**What you will do**. From the line with "check(holder)" to the line with "cad_parts[node].hide_render = cad_parts[node].hide_viewport", both lines included, set down exactly those lines, please, and no others.

++++++++++++++++++++

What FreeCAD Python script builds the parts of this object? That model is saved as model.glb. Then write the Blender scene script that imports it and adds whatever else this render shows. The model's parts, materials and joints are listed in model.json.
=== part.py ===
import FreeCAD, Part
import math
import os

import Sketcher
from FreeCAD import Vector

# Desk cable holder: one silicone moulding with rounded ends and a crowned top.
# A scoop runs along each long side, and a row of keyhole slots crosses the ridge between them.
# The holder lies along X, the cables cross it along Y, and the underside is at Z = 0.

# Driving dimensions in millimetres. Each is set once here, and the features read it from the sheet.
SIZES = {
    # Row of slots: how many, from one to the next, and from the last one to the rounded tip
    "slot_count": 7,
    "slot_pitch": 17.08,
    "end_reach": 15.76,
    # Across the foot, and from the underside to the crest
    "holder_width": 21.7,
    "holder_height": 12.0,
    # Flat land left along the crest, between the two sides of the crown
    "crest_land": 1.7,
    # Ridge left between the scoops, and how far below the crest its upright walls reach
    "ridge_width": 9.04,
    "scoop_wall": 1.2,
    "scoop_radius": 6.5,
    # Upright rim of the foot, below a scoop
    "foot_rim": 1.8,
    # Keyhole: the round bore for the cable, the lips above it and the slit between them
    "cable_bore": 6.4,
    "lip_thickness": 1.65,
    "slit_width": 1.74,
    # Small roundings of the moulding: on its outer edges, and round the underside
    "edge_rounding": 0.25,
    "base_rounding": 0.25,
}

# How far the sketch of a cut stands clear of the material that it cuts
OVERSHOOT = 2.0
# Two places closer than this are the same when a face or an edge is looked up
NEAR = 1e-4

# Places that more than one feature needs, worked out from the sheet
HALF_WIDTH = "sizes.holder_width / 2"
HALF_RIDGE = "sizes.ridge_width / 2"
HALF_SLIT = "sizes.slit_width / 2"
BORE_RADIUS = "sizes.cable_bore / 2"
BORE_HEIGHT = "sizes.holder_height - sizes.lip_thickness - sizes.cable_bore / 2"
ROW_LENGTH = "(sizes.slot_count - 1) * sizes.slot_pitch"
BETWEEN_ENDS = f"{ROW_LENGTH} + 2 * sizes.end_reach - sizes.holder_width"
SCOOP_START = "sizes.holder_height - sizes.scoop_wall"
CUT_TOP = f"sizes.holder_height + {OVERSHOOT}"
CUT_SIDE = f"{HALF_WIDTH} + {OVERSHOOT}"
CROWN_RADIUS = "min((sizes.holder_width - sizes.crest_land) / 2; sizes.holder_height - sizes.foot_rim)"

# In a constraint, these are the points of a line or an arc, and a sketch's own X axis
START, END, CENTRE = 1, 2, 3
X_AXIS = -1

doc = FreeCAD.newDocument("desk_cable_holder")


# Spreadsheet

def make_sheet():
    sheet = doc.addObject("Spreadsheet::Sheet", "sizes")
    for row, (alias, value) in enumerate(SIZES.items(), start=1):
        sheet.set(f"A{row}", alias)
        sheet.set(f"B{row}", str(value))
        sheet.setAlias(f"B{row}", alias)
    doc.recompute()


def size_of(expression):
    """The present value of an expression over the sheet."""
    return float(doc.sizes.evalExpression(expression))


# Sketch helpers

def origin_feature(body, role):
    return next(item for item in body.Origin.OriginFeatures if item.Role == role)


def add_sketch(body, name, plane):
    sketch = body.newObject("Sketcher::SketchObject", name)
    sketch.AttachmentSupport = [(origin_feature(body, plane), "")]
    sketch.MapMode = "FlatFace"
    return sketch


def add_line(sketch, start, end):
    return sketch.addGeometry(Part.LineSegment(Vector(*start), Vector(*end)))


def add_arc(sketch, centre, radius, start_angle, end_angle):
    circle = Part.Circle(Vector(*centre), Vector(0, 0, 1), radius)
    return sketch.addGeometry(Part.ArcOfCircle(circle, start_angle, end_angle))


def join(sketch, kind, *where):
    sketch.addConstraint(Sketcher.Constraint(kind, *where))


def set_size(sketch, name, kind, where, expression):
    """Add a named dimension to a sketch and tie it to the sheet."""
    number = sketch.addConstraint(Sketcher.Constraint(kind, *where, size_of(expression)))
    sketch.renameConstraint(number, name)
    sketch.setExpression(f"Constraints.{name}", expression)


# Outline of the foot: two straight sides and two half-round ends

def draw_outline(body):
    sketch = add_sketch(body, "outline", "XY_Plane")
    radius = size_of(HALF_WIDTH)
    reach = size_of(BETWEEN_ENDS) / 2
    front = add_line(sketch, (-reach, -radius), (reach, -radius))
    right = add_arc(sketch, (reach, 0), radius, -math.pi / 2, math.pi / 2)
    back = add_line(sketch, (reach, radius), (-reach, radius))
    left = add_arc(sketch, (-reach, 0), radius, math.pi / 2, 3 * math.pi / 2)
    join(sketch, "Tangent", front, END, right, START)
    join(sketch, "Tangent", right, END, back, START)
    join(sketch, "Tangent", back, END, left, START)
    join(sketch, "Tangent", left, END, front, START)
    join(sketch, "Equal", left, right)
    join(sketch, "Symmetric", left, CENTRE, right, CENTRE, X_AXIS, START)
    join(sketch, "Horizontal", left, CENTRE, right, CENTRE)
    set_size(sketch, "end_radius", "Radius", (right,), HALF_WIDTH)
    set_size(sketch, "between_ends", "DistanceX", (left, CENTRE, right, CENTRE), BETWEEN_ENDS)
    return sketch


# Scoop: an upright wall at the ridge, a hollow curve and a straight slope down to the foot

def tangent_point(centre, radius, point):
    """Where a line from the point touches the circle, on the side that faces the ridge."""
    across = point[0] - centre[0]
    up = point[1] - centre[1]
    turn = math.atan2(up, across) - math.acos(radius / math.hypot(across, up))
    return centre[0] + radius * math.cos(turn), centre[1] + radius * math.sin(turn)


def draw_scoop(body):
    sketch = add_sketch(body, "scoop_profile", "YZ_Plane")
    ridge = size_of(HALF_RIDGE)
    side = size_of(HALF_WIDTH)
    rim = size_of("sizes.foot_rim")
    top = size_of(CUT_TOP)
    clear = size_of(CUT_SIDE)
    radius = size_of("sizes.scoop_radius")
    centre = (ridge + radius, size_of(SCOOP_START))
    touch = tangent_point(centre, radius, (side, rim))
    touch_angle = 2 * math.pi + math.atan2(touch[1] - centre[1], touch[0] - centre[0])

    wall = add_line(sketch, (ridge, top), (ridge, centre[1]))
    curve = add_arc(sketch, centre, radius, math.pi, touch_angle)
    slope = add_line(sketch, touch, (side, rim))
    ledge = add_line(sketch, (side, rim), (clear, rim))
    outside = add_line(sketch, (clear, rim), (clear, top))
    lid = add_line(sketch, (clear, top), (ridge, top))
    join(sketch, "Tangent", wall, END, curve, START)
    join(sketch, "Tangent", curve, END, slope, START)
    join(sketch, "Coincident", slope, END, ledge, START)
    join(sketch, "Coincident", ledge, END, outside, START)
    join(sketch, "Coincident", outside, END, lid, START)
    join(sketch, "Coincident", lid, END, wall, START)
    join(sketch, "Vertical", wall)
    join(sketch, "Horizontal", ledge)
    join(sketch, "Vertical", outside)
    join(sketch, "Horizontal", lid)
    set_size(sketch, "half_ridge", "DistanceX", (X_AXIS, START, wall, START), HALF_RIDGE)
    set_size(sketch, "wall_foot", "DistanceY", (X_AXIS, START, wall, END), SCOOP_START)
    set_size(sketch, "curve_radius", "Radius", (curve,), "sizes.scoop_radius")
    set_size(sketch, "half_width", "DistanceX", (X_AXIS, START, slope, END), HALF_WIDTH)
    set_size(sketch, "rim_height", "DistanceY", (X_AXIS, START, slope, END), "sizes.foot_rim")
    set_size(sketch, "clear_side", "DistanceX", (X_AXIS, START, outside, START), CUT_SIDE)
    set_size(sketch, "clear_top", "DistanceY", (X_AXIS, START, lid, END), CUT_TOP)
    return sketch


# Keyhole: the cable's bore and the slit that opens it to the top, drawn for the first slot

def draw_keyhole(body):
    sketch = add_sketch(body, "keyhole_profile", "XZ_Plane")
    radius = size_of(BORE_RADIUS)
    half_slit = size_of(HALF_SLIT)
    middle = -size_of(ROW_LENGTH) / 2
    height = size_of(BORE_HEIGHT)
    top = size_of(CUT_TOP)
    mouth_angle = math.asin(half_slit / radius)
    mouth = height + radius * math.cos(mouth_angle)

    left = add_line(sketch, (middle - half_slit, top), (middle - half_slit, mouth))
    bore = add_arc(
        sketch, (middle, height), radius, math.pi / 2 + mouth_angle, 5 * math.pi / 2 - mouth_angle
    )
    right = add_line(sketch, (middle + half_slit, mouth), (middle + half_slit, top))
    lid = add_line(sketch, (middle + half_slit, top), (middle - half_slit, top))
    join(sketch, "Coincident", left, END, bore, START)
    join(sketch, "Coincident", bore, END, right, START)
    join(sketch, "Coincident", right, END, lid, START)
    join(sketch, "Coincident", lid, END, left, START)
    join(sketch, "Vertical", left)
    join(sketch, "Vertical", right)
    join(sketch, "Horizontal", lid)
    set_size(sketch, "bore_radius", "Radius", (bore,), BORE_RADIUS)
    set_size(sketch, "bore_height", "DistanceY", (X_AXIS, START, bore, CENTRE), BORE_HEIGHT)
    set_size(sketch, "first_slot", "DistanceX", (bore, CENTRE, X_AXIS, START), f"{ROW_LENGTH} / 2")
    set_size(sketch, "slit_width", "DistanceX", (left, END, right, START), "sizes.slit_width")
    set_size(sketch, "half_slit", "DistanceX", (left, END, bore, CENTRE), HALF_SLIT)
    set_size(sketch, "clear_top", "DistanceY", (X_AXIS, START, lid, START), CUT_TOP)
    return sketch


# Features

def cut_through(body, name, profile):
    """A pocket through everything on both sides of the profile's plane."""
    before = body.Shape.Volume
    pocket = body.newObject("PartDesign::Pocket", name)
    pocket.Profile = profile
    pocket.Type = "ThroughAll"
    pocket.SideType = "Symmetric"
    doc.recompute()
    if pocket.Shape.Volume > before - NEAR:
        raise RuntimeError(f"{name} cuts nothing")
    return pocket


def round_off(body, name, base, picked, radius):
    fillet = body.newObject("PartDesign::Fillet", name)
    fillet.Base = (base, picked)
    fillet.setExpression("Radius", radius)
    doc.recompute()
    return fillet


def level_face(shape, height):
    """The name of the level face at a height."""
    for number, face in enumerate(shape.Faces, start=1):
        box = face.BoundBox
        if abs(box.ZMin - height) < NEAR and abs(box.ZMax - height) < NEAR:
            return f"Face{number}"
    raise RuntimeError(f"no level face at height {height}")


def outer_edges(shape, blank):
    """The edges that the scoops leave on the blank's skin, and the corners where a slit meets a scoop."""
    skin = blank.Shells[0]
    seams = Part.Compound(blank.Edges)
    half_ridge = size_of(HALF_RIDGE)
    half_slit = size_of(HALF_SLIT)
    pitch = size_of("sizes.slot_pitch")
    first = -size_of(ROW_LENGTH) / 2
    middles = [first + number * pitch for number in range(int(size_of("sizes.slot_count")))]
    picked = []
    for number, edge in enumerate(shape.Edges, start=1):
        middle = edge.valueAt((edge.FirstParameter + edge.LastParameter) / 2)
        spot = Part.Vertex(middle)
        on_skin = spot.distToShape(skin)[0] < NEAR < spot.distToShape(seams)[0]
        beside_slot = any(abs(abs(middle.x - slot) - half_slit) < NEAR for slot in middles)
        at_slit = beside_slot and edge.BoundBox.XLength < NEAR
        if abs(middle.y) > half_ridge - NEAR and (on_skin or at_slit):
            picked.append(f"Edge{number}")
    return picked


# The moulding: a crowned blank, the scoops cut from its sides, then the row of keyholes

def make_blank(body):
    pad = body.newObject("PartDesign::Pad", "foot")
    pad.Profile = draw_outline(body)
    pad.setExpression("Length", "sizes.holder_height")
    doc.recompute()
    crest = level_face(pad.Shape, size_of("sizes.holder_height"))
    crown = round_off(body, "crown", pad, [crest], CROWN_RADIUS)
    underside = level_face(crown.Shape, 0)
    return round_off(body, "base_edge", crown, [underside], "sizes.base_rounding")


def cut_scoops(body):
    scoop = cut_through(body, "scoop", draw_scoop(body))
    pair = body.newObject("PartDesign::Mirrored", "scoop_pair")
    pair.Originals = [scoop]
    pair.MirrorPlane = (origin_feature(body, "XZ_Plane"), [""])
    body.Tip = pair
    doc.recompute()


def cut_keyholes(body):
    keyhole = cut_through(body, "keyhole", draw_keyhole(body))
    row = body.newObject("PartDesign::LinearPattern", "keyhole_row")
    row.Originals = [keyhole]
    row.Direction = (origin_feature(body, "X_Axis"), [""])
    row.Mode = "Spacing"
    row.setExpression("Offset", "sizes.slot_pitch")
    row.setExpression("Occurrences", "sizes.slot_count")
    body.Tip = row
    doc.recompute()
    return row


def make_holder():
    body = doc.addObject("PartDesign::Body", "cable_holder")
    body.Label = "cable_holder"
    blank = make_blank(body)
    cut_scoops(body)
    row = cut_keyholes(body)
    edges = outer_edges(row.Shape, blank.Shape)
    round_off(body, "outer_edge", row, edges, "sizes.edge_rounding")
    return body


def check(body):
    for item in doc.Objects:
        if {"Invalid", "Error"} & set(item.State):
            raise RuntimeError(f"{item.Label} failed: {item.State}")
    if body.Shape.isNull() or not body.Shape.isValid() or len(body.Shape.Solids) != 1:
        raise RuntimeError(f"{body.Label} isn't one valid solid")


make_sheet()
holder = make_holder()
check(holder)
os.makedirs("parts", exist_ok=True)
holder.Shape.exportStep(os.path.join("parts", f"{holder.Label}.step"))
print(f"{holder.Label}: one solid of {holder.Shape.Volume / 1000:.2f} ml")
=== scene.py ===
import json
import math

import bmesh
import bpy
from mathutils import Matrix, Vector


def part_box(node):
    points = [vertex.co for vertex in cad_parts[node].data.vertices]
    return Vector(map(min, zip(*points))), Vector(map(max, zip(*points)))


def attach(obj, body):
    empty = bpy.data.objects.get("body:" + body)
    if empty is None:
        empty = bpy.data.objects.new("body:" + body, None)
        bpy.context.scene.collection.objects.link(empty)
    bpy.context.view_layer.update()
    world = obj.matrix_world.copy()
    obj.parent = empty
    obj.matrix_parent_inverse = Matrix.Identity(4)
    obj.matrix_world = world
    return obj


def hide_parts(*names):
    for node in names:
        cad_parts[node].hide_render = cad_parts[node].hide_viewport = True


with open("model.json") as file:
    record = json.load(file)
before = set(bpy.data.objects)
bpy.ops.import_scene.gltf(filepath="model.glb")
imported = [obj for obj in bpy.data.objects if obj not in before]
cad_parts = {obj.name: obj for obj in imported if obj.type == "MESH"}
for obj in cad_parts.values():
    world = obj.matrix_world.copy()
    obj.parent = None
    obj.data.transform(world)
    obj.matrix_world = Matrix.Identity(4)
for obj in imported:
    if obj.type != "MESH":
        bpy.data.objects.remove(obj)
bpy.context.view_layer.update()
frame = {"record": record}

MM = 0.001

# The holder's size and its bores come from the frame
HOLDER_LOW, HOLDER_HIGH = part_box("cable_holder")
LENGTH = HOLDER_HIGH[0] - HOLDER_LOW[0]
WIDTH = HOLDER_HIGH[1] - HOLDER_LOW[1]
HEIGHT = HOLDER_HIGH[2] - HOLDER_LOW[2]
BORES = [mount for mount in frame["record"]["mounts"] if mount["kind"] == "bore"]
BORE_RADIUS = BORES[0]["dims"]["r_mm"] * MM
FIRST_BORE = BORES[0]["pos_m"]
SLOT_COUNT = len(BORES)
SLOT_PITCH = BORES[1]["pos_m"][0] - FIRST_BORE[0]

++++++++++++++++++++

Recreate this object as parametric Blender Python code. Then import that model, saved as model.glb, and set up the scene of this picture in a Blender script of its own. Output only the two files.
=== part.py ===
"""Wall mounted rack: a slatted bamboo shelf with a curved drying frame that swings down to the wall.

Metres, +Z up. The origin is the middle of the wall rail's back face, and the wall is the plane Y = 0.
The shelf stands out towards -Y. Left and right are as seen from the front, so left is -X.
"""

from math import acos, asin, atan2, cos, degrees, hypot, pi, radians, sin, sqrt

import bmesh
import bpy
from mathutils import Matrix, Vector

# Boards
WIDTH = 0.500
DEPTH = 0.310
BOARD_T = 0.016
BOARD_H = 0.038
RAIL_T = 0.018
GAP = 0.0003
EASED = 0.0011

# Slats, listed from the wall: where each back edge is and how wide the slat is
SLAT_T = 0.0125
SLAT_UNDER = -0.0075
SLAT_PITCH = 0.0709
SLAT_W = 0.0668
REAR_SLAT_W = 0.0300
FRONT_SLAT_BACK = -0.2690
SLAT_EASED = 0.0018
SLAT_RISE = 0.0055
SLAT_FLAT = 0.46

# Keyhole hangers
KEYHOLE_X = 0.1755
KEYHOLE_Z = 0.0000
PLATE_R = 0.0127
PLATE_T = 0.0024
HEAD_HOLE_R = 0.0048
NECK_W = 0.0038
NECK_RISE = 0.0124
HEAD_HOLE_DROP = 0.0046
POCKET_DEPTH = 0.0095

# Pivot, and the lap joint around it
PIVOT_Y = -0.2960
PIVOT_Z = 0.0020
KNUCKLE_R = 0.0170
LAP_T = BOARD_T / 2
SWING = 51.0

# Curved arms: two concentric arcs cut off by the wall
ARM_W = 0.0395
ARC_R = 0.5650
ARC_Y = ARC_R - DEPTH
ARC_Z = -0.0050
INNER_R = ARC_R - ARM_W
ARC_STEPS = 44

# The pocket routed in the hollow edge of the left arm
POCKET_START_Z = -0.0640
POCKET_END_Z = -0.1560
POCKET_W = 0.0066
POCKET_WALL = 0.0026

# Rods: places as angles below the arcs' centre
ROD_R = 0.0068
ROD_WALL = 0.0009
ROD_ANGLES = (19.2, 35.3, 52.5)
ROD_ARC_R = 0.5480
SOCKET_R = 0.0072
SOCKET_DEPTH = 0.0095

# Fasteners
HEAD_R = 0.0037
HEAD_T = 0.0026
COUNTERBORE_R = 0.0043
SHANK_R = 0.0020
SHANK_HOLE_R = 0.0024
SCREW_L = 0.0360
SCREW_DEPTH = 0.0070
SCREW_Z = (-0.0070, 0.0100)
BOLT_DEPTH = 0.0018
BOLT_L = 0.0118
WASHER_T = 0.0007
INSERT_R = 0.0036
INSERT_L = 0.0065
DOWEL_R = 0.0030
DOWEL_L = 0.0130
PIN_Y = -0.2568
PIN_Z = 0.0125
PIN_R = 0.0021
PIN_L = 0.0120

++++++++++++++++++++

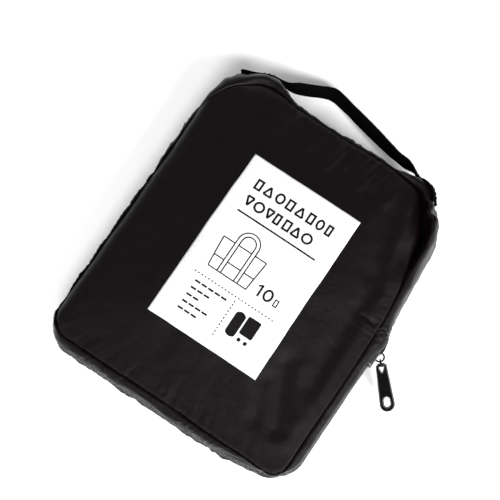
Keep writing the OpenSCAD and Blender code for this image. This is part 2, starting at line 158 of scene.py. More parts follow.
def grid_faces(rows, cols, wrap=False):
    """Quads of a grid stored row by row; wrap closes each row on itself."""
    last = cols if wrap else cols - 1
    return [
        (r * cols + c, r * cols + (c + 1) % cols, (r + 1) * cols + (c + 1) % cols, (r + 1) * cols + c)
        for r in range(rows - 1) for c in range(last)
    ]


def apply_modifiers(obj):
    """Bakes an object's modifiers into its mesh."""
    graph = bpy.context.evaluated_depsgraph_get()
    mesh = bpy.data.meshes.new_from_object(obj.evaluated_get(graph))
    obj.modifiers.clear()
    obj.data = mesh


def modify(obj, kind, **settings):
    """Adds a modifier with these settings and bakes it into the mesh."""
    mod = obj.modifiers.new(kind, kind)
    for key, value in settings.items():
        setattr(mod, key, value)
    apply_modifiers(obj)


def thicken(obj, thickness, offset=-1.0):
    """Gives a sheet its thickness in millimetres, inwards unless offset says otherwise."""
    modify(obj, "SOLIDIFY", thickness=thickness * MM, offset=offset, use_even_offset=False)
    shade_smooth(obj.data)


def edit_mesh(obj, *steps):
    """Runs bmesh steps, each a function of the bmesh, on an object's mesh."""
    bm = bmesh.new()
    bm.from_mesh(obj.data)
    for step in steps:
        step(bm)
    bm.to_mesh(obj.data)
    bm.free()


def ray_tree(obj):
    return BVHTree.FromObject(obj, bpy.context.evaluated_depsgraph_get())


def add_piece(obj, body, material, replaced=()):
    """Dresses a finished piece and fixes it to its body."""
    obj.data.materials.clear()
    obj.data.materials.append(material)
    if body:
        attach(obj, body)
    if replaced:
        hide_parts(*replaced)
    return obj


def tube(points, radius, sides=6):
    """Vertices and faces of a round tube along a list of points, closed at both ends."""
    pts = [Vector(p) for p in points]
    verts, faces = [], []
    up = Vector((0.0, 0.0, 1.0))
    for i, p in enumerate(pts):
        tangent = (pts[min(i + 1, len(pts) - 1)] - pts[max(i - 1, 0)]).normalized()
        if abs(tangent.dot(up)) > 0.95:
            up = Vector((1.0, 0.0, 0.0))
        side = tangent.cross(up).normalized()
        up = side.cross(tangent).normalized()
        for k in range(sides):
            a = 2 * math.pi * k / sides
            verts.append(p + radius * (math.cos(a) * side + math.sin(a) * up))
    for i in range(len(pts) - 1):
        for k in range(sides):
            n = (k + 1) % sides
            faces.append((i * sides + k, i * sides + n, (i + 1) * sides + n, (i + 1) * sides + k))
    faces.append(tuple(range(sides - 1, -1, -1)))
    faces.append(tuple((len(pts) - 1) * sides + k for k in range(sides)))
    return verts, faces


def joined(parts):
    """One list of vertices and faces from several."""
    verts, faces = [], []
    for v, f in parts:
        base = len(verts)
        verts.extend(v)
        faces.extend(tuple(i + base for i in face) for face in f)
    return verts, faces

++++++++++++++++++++

**Task answer**.
check(holder)
os.makedirs("parts", exist_ok=True)
holder.Shape.exportStep(os.path.join("parts", f"{holder.Label}.step"))
print(f"{holder.Label}: one solid of {holder.Shape.Volume / 1000:.2f} ml")
=== scene.py ===
import json
import math

import bmesh
import bpy
from mathutils import Matrix, Vector


def part_box(node):
    points = [vertex.co for vertex in cad_parts[node].data.vertices]
    return Vector(map(min, zip(*points))), Vector(map(max, zip(*points)))


def attach(obj, body):
    empty = bpy.data.objects.get("body:" + body)
    if empty is None:
        empty = bpy.data.objects.new("body:" + body, None)
        bpy.context.scene.collection.objects.link(empty)
    bpy.context.view_layer.update()
    world = obj.matrix_world.copy()
    obj.parent = empty
    obj.matrix_parent_inverse = Matrix.Identity(4)
    obj.matrix_world = world
    return obj


def hide_parts(*names):
    for node in names:
        cad_parts[node].hide_render = cad_parts[node].hide_viewport = True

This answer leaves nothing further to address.